One thing the article gets right is that we do learn our songs by ear. Our director gives us lyrics sheets with the Georgian texts transliterated into Roman letters (sometimes with English speakers in mind, sometimes with Slovene speakers in mind!). As she teaches us our parts, we add in whatever rhythm or pitch cues we need to remember the tune, in whatever notation we prefer. I’ve seen fellow choir members writing in actual notes to record rhythms, but I rarely put in rhythm markings. I’m not sure if this is because I don’t have much trouble remembering rhythms once I’ve learned a song or because I’m a lot worse at transcribing rhythm by ear than pitch.

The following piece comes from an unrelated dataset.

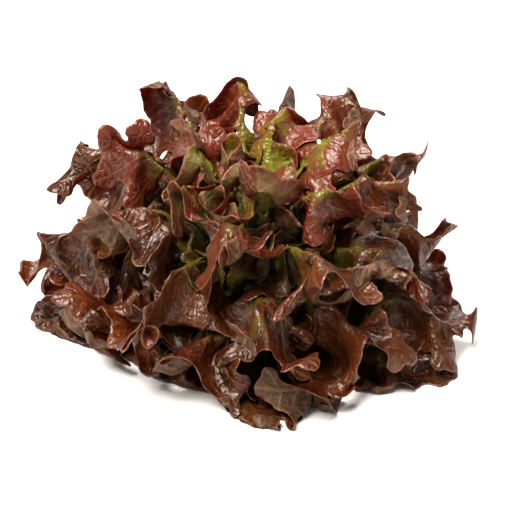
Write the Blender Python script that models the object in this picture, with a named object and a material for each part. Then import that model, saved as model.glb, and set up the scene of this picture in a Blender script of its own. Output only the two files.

For notating melodies, I use numbers corresponding to the notes of the scale. This involves choosing a tonic (first note of the scale) to be represented as 1, though what the tonic should be is not always clear, given the polyphonic nature of Georgian folk music. In one song, those of us using numbers for pitches discovered that we’d chosen three different tonics, depending on what part we were singing. And not all choir members even find the concept of the tonic to be useful in trying to learn their parts. The other potential pitfall of using numbers lining up with the Western scale is that Georgian songs, at least traditionally, have a different tuning. I suspect our choir mostly adapts these songs to the Western scale (I perceive most of the tunes we know to be minor), but occasionally our director will sing an interval that I can tell doesn’t fit into Western tuning.

Instead of using numbers to record tunes, some choir members draw lines conveying the relative rises and falls in pitch. Last week, I learned that these markings are called neumes! Before the development of modern musical notation, neumes were written above the words of a piece of music to give a general indication of the pitch contours they were to be sung with. Neumes seem to be most closely associated with plainchant. So if you, like me, enjoy gazing at medieval musical manuscripts, just do an image search for “neumes.”